Leading indicators show hiring is cooling

Jannik Schulz, Economic Research Associate at The Conference Board, tied the index’s second consecutive decline to deteriorating conditions across multiple labor market indicators.

“The ETI declined a second consecutive month in June, suggesting slower payroll growth ahead,” Schulz said.

Three of the ETI’s eight components pulled the index lower: the share of consumers reporting jobs are hard to get, initial unemployment insurance claims, and real manufacturing and trade sales.

Five components contributed positively, including job openings, industrial production, and an increase of 47,800 in temporary-help employment through the first half of 2026. Five components expanding against three contracting is not a broken index — it is an index telling employers to plan for a softer second half.

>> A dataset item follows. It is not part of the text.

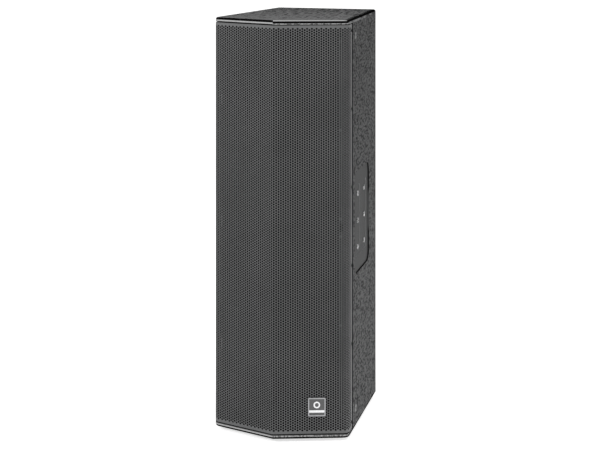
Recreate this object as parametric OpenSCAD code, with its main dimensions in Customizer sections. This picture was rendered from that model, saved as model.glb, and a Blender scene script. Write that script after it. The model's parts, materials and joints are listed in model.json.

Consumer pessimism is driving the weakness

“Consumers’ pessimistic hiring outlook fueled much of June’s weakness in the ETI,” Schulz said, pointing to the share of consumers who report jobs are hard to get as the primary drag on the leading index.

The share of consumers who say jobs are hard to get rose to 22.5% in June, its highest reading since January 2021. Initial unemployment insurance claims rose for the second consecutive month, reaching 222,000 — the largest monthly average recorded so far in 2026.

The share of small firms with positions they cannot fill jumped three percentage points to 32%, a sign that employer demand for workers persists even as consumers grow more pessimistic about finding jobs.

The ETI is registering a labor market caught between genuine employer demand and growing worker pessimism — and that tension typically resolves in favor of the pessimists.

BPO and outsourcing buyers use leading indicators like the ETI because they signal hiring shifts months before payroll data confirms them.

Two consecutive declines, combined with consumer pessimism at a five-year high and rising initial claims, signal that U.S. clients are entering a cost-pressure cycle — the environment that has historically driven outsourcing pipeline growth.

The ‘low hire, low fire’ labor market the Conference Board describes is precisely the condition under which companies turn to offshore staffing to manage headcount without expanding their permanent payroll.